Sunday, May 22, 2011

No Rapture…



Well a man named Harold Camping predicted the world would end yesterday, May 21, 2011, but it didn’t. I don’t think many believed it would, but they say nothing is impossible. So, for all we know, the world might have ended as a coincidence with Harold’s prediction. Everyone was talking about it or thinking about it. What if it was our last day?

I made a few jokes myself. My cousin said she was cleaning, and asked if she should continue. I told her to stop cleaning and make a big dinner so she doesn’t go on an empty stomach. That sounded like good advice to me, so I took it. Many people were jokingly saying good bye, just in case. Apparently, it was supposed to come at 6 PM everyone’s time…so it would happen gradually across the globe, at 6 PM their time.
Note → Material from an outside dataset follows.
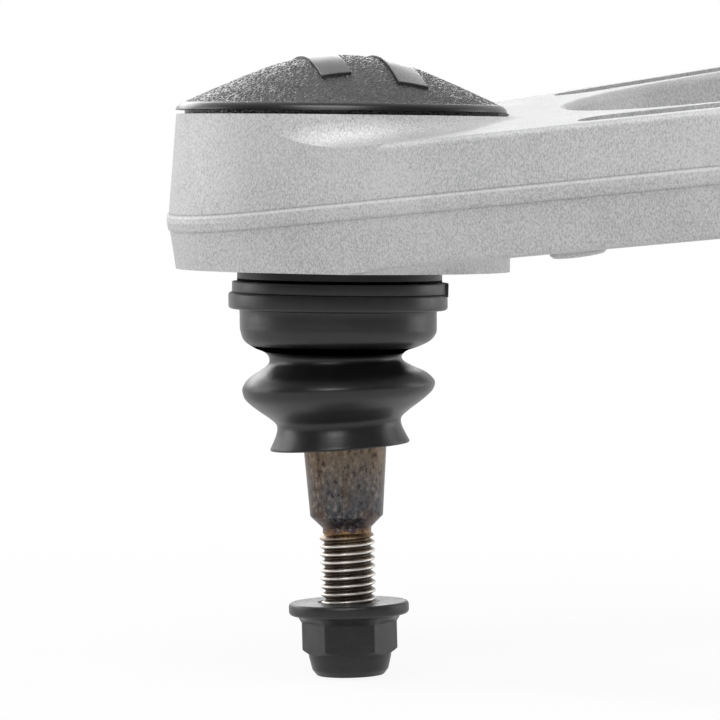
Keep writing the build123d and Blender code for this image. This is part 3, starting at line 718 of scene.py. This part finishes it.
def buildCapBars():
    # Each bar is a flat-topped section, carried along its length over domeHeight: at each station the section
    # stands on the dome's own surface, and shrinks over the last stations so that the ends are round too.
    half, proud, edge = capBars["width"] / 2, capBars["proud"], capBars["edge"]
    foot, steps, between = -capBars["sunk"], capBars["edgeSteps"], capBars["stations"]
    side = roundedLine([(half, foot), (half, proud), (-half, proud), (-half, foot)], [edge, edge], steps)
    first, last = side[:steps + 1], side[steps + 1:]
    section = np.vstack([first, np.linspace(first[-1], last[0], 24)[1:-1], last, first[:1]])
    turn = np.linspace(0, np.pi / 2, steps + 1)
    ends = capBars["halfLength"] - edge + edge * np.sin(turn)
    stations = np.concatenate([-ends[::-1], np.linspace(-ends[0], ends[0], between + 2)[1:-1], ends])
    drop = edge * (1 - np.cos(turn))
    fall = np.concatenate([drop[::-1], np.zeros(between), drop])[:, None]
    across = section[None, :, 0] * (1 - fall / half)
    along = np.broadcast_to(stations[:, None], across.shape)
    height = section[None, :, 1]
    rise = np.where(height > 0, np.maximum(height - fall, 0), height)
    angle = np.radians(capBars["slant"])
    for number, middle in enumerate(capBars["middles"]):
        x = middle + across * np.cos(angle) - along * np.sin(angle)
        y = across * np.sin(angle) + along * np.cos(angle)
        bar = np.stack([x, y, domeHeight(np.hypot(x, y)) + rise], axis=-1)
        piece = gridMesh(f"capBar{number + 1}", closedEnds(bar), barPlastic, 45)
        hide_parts("dust_cap")
        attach(piece, "arm")


buildDustCap()
buildCapBars()
print("Stage 4: the dust cap is on")


# Boot: rim bead, straight upper wall, one fold and the lip round the stud

boot = {
    "beadRadius": 23.85,
    "beadBottom": -13.9,
    "columns": 180,
    # heights, and how far the boot's middle line and its tilt have gone there
    "middleHeights": (-45.0, -39.0, -31.0, -24.5, -19.0, -10.0),
    "middleOffsets": (0.50, 0.20, 0.05, -0.74, -0.15, -0.35),
    "middleTilts": (4.5, 4.4, 3.3, 1.9, 0.2, 0.0),
}


def bootProfile():
    # Outside of the boot from the rim down, then round the lip and up the inside.
    bead, low = boot["beadRadius"], boot["beadBottom"]
    rim = roundedLine([(21.0, -10.2), (bead, -10.35), (bead, low), (21.5, -14.1), (21.45, -15.2)],
                      [0.7, 0.75, 0.25], 6)
    wall = smoothLine([
        (21.45, -15.2), (21.45, -17.2), (21.3, -18.9), (20.3, -20.7), (18.0, -22.1), (15.5, -23.1),
        (14.45, -24.3), (14.75, -25.5), (16.6, -26.8), (19.2, -28.2), (20.75, -29.9), (20.95, -31.2),
        (20.2, -32.8), (17.9, -34.8), (15.4, -36.6), (13.8, -38.0), (13.5, -39.1), (13.75, -40.3),
        (14.4, -41.8), (15.15, -43.3),
    ], 7)
    lip = roundedLine([(15.15, -43.3), (15.3, -43.85), (9.6, -43.7), (9.6, -38.5), (11.7, -37.6)],
                      [0.3, 0.3, 0.3], 5)
    inner = smoothLine([
        (11.7, -37.6), (14.4, -35.2), (17.8, -32.7), (19.1, -30.8), (17.6, -28.9), (14.2, -26.8),
        (12.9, -24.7), (14.1, -22.7), (17.4, -21.2), (19.5, -19.4), (20.0, -16.6), (20.2, -14.6),
        (21.0, -14.5), (21.0, -10.2),
    ], 4)
    return np.vstack([rim, wall[1:], lip[1:], inner[1:]])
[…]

Only 6 PM came and went and everyone was still here. We were getting word from Australians in the morning that they made through rapture time and were still cooking shrimp on the barbie. One man tweeted it hadn’t interrupted his fish and chips and glass of stout.
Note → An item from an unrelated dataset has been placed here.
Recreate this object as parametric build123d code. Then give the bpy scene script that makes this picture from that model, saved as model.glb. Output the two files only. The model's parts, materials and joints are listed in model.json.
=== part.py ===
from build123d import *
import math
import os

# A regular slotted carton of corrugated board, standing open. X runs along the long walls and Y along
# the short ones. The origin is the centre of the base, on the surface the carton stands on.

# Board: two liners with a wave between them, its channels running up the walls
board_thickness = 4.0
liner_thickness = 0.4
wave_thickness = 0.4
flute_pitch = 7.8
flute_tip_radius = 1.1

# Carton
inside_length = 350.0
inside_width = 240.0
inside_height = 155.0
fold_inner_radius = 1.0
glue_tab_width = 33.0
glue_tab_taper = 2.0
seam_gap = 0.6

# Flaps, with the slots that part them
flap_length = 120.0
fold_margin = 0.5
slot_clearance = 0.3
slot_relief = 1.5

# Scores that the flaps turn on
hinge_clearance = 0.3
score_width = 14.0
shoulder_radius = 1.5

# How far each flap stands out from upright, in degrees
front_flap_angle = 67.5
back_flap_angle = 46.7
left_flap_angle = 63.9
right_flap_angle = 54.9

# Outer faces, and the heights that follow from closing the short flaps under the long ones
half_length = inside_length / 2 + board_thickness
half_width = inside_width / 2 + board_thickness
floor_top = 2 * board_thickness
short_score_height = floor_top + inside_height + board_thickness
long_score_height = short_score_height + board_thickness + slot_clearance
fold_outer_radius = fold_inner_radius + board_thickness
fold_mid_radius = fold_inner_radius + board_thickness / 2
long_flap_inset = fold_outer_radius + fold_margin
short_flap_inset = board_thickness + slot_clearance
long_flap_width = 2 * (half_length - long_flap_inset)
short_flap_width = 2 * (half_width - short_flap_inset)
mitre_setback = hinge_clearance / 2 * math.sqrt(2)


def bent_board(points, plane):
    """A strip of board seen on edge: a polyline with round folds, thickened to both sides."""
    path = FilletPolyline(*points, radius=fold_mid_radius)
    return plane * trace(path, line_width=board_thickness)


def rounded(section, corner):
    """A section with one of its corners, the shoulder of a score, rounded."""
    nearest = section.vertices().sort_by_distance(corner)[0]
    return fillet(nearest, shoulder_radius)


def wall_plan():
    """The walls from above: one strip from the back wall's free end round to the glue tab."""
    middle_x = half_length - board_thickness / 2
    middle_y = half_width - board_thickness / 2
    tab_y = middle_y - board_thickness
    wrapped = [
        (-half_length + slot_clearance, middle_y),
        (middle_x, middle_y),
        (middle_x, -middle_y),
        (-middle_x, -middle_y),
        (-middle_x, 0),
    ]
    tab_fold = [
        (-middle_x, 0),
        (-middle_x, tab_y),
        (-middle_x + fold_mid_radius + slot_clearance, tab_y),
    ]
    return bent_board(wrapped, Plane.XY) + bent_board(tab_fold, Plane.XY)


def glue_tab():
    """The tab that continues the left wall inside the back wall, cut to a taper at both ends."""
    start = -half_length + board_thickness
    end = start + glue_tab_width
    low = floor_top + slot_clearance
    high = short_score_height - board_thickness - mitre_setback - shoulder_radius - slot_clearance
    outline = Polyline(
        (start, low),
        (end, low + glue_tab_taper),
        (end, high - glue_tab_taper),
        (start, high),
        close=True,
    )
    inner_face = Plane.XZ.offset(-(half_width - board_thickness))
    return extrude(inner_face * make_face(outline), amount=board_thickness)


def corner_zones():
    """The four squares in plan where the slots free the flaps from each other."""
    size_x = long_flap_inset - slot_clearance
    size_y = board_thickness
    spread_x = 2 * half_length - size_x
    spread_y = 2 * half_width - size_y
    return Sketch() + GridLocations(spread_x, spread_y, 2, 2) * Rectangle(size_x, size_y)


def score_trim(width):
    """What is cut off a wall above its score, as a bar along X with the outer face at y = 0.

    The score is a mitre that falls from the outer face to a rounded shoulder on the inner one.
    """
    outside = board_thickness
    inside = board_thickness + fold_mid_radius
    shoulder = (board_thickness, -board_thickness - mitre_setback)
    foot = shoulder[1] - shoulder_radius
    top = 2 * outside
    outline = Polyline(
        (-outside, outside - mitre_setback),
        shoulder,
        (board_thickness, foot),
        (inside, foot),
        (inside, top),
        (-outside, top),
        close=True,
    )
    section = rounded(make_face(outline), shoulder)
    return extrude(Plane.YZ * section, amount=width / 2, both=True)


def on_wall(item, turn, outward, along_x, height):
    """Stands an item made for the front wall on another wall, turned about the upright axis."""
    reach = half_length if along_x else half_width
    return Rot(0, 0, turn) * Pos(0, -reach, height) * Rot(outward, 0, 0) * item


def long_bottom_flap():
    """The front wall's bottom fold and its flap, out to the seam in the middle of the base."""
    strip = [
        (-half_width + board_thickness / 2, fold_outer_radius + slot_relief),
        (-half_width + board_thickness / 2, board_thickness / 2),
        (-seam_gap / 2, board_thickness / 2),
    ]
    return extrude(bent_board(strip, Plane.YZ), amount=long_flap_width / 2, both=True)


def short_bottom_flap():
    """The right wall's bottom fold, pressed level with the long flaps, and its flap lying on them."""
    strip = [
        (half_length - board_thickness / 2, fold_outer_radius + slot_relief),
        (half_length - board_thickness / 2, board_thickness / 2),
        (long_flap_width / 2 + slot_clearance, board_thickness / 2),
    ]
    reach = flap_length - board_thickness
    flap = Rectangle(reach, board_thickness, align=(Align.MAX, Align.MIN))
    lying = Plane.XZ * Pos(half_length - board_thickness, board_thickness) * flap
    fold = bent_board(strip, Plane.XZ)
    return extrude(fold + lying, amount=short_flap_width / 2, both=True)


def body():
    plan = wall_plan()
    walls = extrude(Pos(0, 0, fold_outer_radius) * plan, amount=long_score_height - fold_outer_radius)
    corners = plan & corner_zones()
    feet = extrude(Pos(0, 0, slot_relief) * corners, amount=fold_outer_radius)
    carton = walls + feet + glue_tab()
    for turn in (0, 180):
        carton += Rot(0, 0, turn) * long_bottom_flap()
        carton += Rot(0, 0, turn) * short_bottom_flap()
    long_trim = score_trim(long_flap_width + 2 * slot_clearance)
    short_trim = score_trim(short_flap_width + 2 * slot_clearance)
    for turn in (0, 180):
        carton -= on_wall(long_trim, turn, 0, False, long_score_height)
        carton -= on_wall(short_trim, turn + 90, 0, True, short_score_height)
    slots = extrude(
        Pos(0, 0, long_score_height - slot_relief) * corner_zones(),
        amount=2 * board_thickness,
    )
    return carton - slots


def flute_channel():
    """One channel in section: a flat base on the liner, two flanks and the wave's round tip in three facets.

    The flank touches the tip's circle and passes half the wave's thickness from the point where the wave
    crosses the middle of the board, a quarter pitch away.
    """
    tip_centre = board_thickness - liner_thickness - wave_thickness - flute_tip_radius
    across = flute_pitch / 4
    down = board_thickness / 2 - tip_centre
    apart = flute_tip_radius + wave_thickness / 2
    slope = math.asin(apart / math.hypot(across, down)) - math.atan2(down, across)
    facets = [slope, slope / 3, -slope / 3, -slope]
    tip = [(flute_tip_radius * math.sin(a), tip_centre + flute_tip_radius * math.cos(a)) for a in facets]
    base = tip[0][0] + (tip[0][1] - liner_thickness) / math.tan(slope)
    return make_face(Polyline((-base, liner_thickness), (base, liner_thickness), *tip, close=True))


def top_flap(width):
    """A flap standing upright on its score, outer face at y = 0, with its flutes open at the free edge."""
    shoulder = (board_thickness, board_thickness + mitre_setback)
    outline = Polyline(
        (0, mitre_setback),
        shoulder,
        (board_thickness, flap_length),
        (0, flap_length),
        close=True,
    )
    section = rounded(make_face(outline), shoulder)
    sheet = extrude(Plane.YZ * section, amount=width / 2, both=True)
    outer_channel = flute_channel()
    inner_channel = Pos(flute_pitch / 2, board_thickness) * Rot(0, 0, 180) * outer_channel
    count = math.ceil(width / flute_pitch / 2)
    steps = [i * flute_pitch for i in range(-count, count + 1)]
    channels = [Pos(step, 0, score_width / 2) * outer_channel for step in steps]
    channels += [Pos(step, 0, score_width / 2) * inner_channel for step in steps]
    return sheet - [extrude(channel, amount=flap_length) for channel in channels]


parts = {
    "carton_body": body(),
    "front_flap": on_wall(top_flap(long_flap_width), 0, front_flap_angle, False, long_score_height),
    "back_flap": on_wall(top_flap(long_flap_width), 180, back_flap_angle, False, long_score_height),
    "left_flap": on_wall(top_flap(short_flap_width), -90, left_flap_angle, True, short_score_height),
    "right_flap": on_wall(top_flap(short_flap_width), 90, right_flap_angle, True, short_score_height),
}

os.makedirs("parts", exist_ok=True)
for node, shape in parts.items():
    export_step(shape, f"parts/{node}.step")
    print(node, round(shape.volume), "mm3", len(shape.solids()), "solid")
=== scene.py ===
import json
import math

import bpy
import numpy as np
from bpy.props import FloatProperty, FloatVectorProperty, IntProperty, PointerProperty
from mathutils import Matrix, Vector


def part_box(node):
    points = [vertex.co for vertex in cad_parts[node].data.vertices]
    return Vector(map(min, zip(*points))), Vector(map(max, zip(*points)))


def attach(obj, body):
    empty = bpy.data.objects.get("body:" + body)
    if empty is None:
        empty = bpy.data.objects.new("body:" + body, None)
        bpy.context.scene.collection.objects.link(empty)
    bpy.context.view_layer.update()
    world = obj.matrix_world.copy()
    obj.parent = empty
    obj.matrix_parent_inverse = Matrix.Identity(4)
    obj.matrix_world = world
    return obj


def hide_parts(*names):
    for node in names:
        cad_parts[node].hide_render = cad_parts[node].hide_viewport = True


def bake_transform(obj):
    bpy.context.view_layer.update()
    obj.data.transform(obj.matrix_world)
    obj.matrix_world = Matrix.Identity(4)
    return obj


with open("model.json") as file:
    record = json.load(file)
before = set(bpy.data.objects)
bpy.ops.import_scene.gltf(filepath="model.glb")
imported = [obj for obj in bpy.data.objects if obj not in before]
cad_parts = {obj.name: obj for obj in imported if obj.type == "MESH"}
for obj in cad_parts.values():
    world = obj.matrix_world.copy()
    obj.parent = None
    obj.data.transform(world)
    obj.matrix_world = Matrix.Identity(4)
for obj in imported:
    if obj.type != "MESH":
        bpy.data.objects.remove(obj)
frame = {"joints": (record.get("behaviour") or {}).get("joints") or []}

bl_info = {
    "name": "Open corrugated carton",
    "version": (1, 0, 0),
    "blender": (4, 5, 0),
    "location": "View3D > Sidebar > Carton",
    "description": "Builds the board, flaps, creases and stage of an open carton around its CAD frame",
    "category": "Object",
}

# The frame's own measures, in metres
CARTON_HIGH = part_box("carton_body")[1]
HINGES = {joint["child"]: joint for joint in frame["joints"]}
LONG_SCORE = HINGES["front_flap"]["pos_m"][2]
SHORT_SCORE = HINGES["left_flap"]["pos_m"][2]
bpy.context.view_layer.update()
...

Now you know if Rapture was for real it would have been all over Facebook statuses everywhere. But there were no warnings on Facebook. All we had was Harold’s word for it and he had been wrong in the past. He made the same prediction in 1994, and nothing happened. We not only lived through 1994, but Y2K too.

But, even though we are all still here and didn’t really think it would happen, it gave us pause to think what would we do if it were the last day. We do take a lot for granted. Tomorrow isn’t promised to us, Harold or no Harold. So maybe we can make all this foolishness count for something if we do a little attitude adjustment and tweak what we do and say.
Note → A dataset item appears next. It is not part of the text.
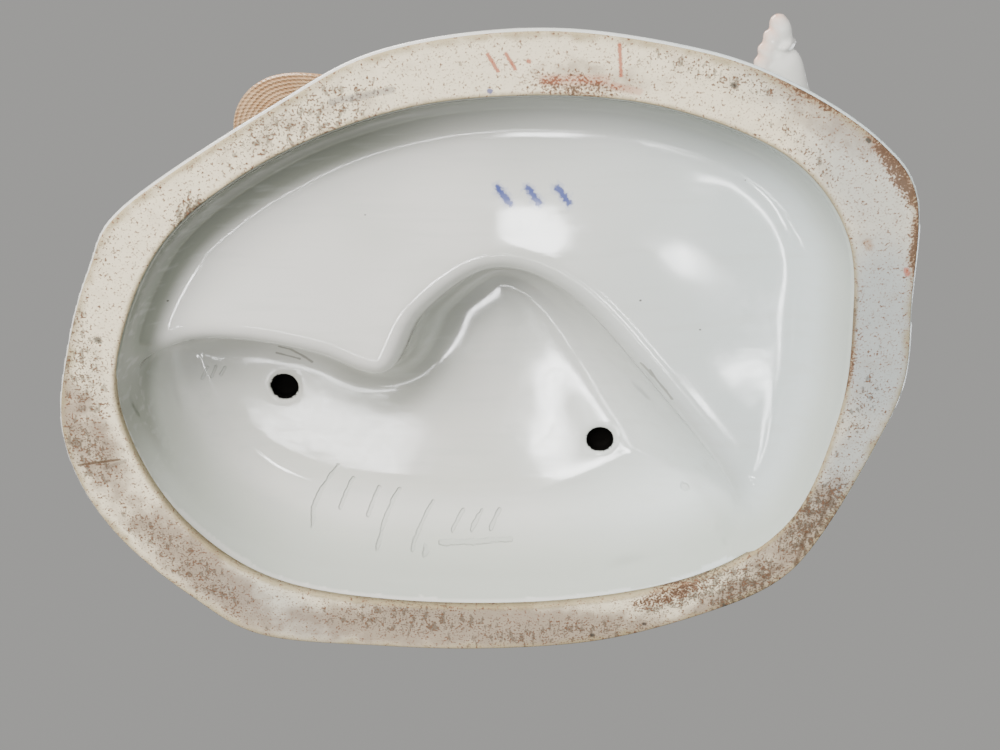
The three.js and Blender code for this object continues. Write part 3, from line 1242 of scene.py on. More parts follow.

If it was my last day, I would want to say “I love you” to all my family and friends. I’d want to spend my last moments with my husband and girls. I’d want to be at peace with the way I have lived my life, knowing that I have treated everyone the way I would want to be treated. To know I have been a good mother to my girls and a good friend to those who I care about. To feel like I did the best I could with the hand I was dealt in life. To meditate and pray. To believe I left this world a better place for having been there.

That’s a tall order, maybe I’d better start preparing for the next Rapture?